The years passed. Max took a job as a nuclear fusion theorist in D.C. and became a mountain climber in Tibet. Chup got a position at Woods Hole Oceanographic Institution on Cape Cod and was a support diver for the Sealab undersea habitat. Meanwhile, I obtained a bachelor of science degree and followed my passion as a writer into journalism, leading me to Bucks County. That’s when I learned the world’s largest human centrifuge was anchored to bedrock in Warminster. Not only that. Neil and Buzz trained there before their moon flight. Knock me over!

On a visit to the “fuge”, I met Mercury 7 astronaut Scott Carpenter and viewed film clips of astronauts riding the centrifuge’s gondola as it whipped around. The centrifuge wasn’t all Bucks County contributed to conquering space.

The building than now houses the centrifuge where Neil Armstrong and Buzz Aldrin once trained in Bucks County.

For three decades, Warminster’s Naval Air Development Center (where the centrifuge is based) created things we take for granted – aircraft flight computers, GPS receivers, electronic sensors, pilotless drones, sonar buoys, night vision goggles and stabilizing telescopes. Thiokol Corp., formerly based in Levittown, built booster rockets for the Space Shuttle. Lavelle Aircraft Corp. in Newtown constructed Tiros, the world’s first weather satellites and various Apollo components including lithium hydroxide canisters to remove deadly carbon dioxide in spacesuits. Those air purifiers later would save the lives of three astronauts aboard Apollo 13 after an explosion in space.

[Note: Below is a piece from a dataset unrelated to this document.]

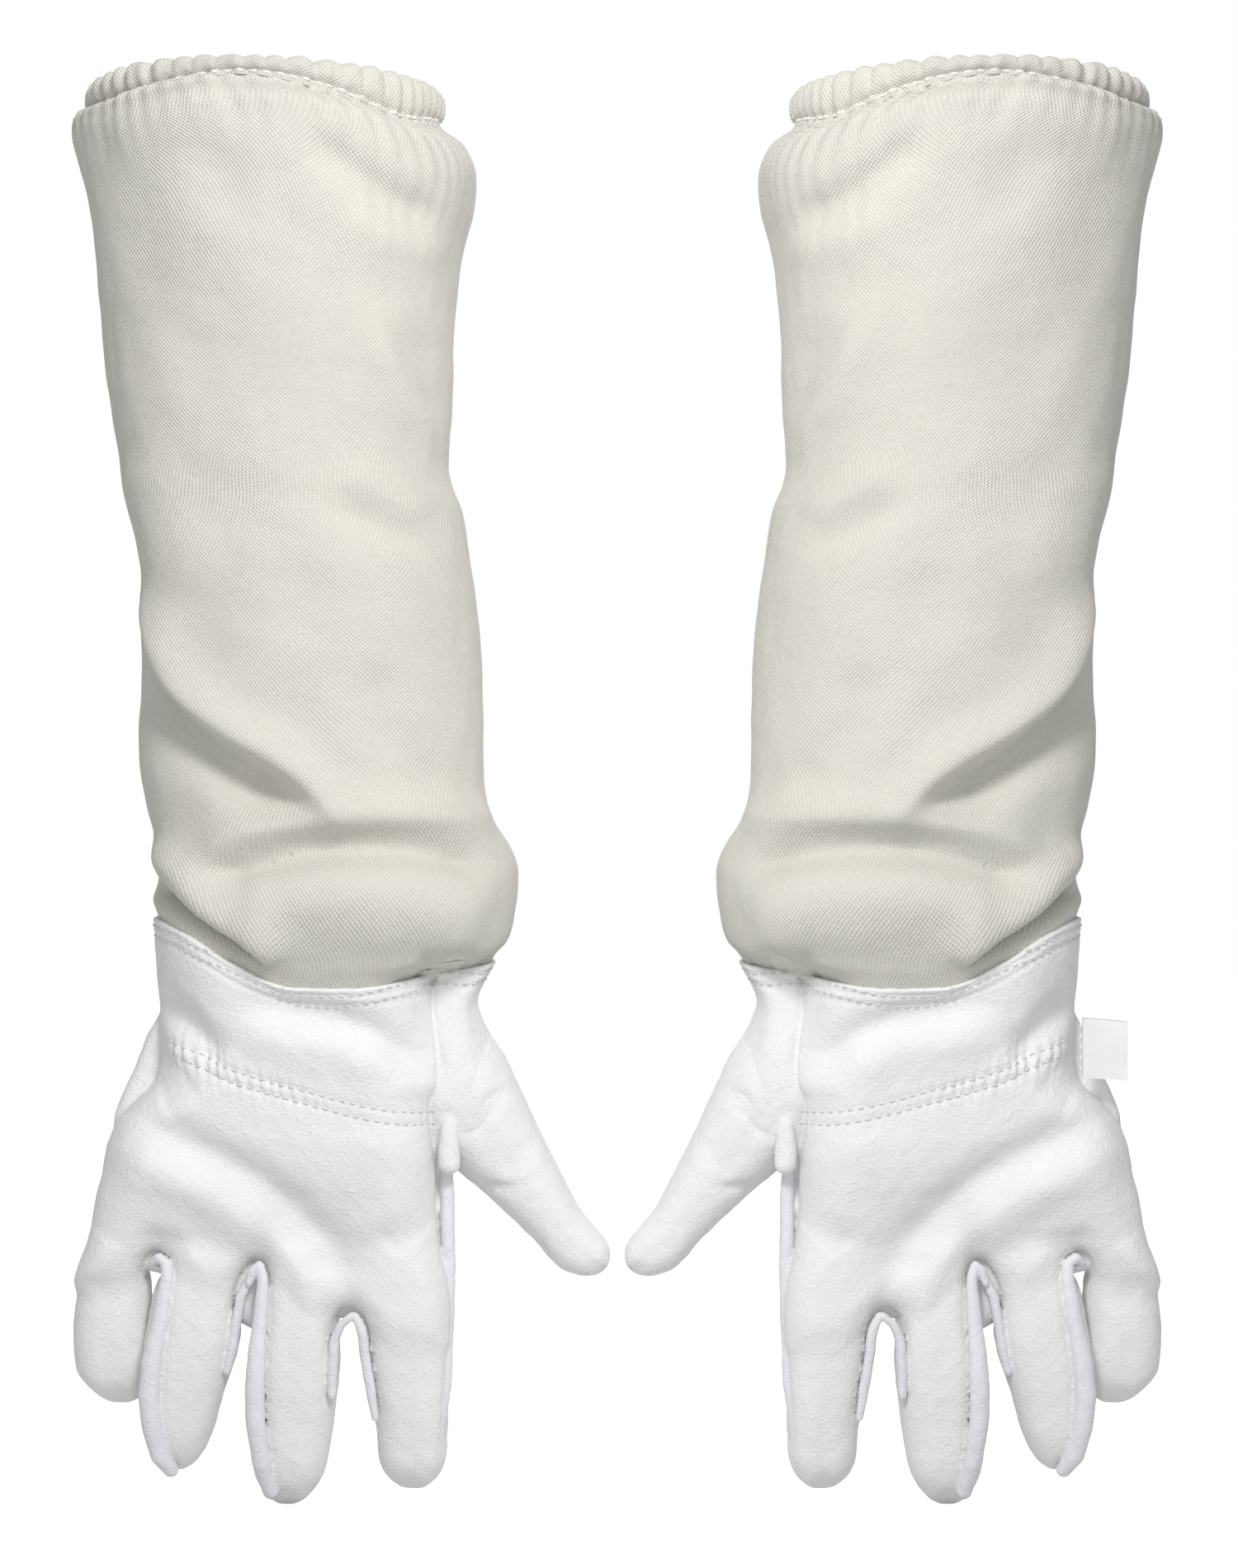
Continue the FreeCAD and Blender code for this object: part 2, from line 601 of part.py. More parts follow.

Last Saturday, I tied all this together with a stroll through Warminster Community Park near the centrifuge. There the township’s important role in the moon quest is memorialized in trail markers. That brought back fond memories of dearly departed Max, Chup and Flossie and adventures we once shared at an unforgettable moment in history. In many ways I share Buzz Aldrin’s view of life: “Shoot for the moon and you might just get there.”